Summary judgment on all four Counts is warranted because the statements at issue are not false. Defendants analyzed the legislative record and explained at length why all but one of the statements at issue are true, and why the last one is a protected expression of opinion.... In particular, defendants set forth plaintiff's legislative votes that supported each statement and countered the interpretations giving rise to plaintiff's claims....

Summary judgment on all four Counts is also warranted because there is no record evidence that any defendant acted with "actual malice."

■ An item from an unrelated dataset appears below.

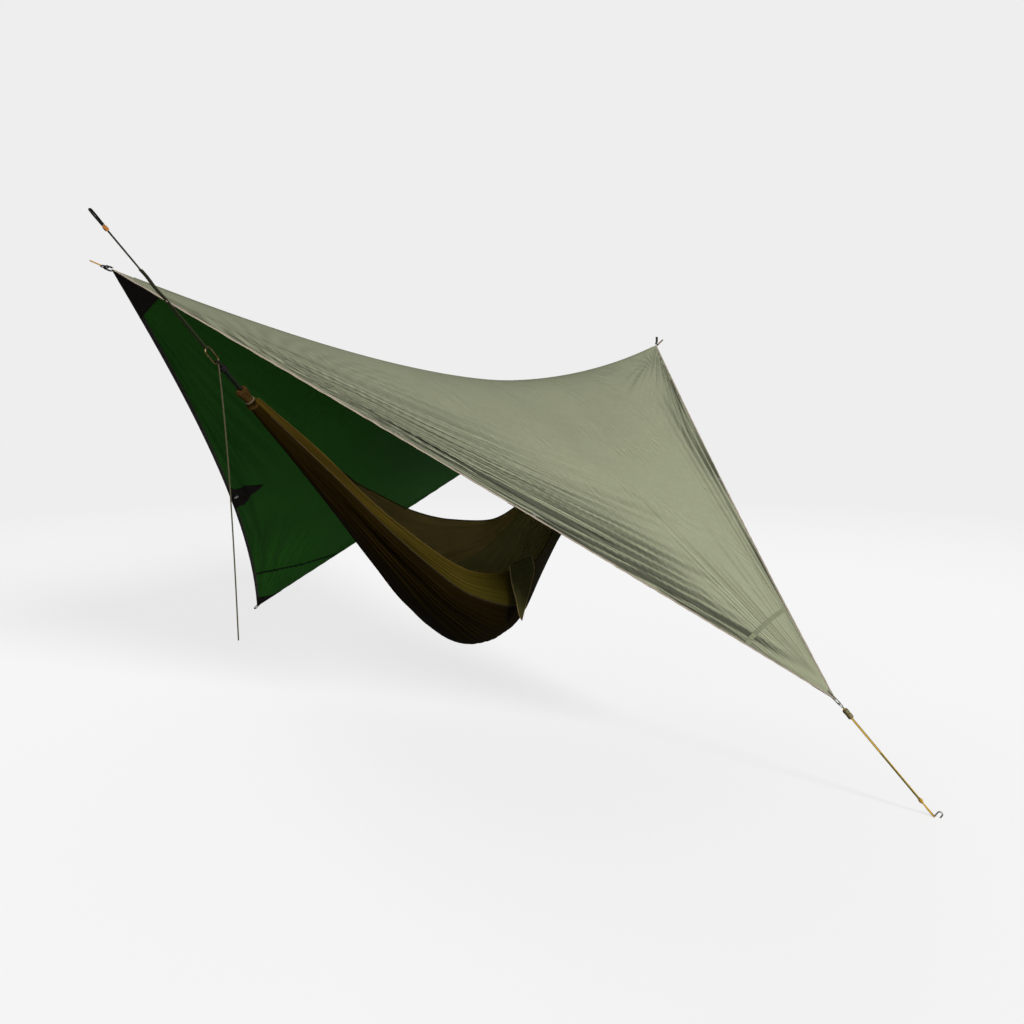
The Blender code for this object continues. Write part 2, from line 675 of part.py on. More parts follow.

(Citations omitted). In response to this ruling, Ms. Pritt filed, on May 25, 2000, a "motion for reconsideration," which the circuit court denied by order entered June 13, 2000. It is from these orders of the circuit court that Ms. Pritt now appeals to this Court.

II. STANDARD OF REVIEW

The instant appeal comes to this Court from decisions of the circuit court granting summary judgment in favor of RNC and denying Ms. Pritt's post-judgment motion. We typically apply a plenary review to an order of a circuit court deciding a summary judgment motion. "A circuit court's entry of summary judgment is reviewed de novo." Syl. pt. 1, Painter v. Peavy, 192 W.Va. 189, 451 S.E.2d 755 (1994). Also involved in this proceeding are numerous legal questions, the resolution of which is integral to the summary judgment ruling. In this regard, we likewise review anew a lower tribunal's determination of questions of law. "Where the issue on an appeal from the circuit court is clearly a question of law or involving an interpretation of a statute, we apply a de novo standard of review." Syl. pt. 1, Chrystal R.M. v. Charlie A.L., 194 W.Va. 138, 459 S.E.2d 415 (1995).

Finally, we must ascertain the appropriate standard of review to apply to the circuit court's order of June 13, 2000, whereby it denied Ms. Pritt's "motion for reconsideration". Generally speaking, "a `motion to reconsider' is not a properly titled pleading in West Virginia." Richardson v. Kennedy, 197 W.Va. 326, 329, 475 S.E.2d 418, 421 (1996) (citations omitted). Nevertheless, we routinely re-characterize such motions as those made pursuant to Rules 59(e) or 60(b) of the West Virginia Rules of Civil Procedure depending upon when they were filed in the circuit court.

When a party filing a motion for reconsideration does not indicate under which West Virginia Rule of Civil Procedure it is filing the motion, the motion will be considered to be either a Rule 59(e)7 motion to alter or amend a judgment or a Rule 60(b)8 motion for relief from a judgment order. If the motion is filed within ten days of the circuit court's entry of judgment, the motion is treated as a motion to alter or amend under Rule 59(e). If the motion is filed outside the ten-day limit, it can only be addressed under Rule 60(b).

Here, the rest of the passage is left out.